- Education: University of Queensland
- Scientific career
- Workplaces: Harvard University University of Sydney The George Institute for Global Health
- Thesis: Plasma lipid parameters, cardiovascular diseases and risk prediction, with particular reference to the Asia-Pacific region

= Anushka Patel =

Cardiologist and scientific researcher

Anushka Patel is and Australian cardiologist who is Chief Executive Officer at The George Institute for Global health, a Professor of Medicine at the University of New South Wales, and Cardiologist at the Royal Prince Alfred Hospital.

== Career ==
Patel completed her medical training at the University of Queensland, and then obtained a Master of Science in Epidemiology at Harvard University and a PhD from University of Sydney.

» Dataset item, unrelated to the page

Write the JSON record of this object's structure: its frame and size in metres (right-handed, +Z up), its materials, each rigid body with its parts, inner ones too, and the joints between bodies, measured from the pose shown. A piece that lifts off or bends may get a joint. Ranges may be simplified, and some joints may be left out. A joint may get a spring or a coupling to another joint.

Patel's research is focused on improving cardiovascular care in the community and in acute care hospital settings. and she also leads research projects in Australia, China and India. She is supported by a Principal Research Fellowship from the Australian National Health and Medical Research Council (NHMRC).

She describes her motivations for treating those with heart disease, "Initially I was interested in how we could improve the treatment for people who are very sick with heart disease, such as those who have suffered a heart attack. However, as time went by, I became more interested in how you actually prevent this heart attack in the first place, because it is probably a lot more beneficial to the population if you can prevent it". Patel wrote an essay on "Making Asia fit for Growth" for the Asia Society in Australia.

== Publications ==
Patel has over 82,000 citations and an H-index of 43, as at July 2024, according to Google Scholar. Her publications focus on cardiology, and she has publications in various journals including The Lancet. Select publications include:

- Patel, A. (2007) Effects of a fixed combination of perindopril and indapamide on macrovascular and microvascular outcomes in patients with type 2 diabetes mellitus (the ADVANCE trial): a randomised controlled trial. The Lancet. V370:9590. P829-840.
- Maharani A, Sujarwoto, Praveen D, Oceandy D, Tampubolon G, et al. (2024) Implementation of mobile-health technology is associated with five-year survival among individuals in rural areas of Indonesia. PLOS Digital Health 3(4): e0000476. https://doi.org/10.1371/journal.pdig.0000476.
- Dewi, A., Pisani, E., Ihsan, B. R. P., Hariadini, A. L., Patel, A., Palagyi, A., ... Lyrawati, D. (2023). Continuity of CVD treatment during the COVID-19 pandemic: evidence from East Java, Indonesia. Journal of Pharmaceutical Policy and Practice, 16(1). https://doi.org/10.1186/s40545-022-00509-w.

== Awards and recognition ==
- 2018 — awarded Australian Academy of Science Gustav Nossal Medal for Global Health.
- 2015 — elected Fellow of the Australian Academy of Health and Medical Sciences.
- 2011 — named one of the 100 most influential people in Sydney by The Sydney Morning Herald.
- 2006 — received the Peter Bancroft Prize from the University of Sydney in 2006.